Now, I understand I had little choice. My “input” in the matter at two-years-old was slim at best, but as I grew into my newfound city, its culture, its people, I began to realize the amazing impact my father’s dreams and desires have had on my life. The immediate goal of providing a better life for my mom and me had a real impact that brought on—of course—pain, sadness and loneliness. Yet it also presented a previously unimaginable world of energy, life and experiences that I don’t have the words to describe, but will try to nonetheless.
My father never wanted to depend on a handout. Nor would he have ever allowed himself to beg.
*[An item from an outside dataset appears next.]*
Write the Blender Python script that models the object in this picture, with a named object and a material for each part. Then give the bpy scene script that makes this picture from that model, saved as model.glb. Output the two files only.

He was looking for work that would earn us a living wage. Mexico was not providing this. By taking a leap of faith, he forged an opening and created a path for our family to improve its circumstances. He created his own luck, and—in turn —created the conditions whereby we could gain a firm foothold, a beachhead, on foreign land.
The heroic, ballsy decision to get up and jump, to find the confidence to make it happen, to figure it out, one way or another, English or no English, formal education or not, connections or no connections, family name or no family name, created an opportunity. And hard work was the only constant my parents could bank on.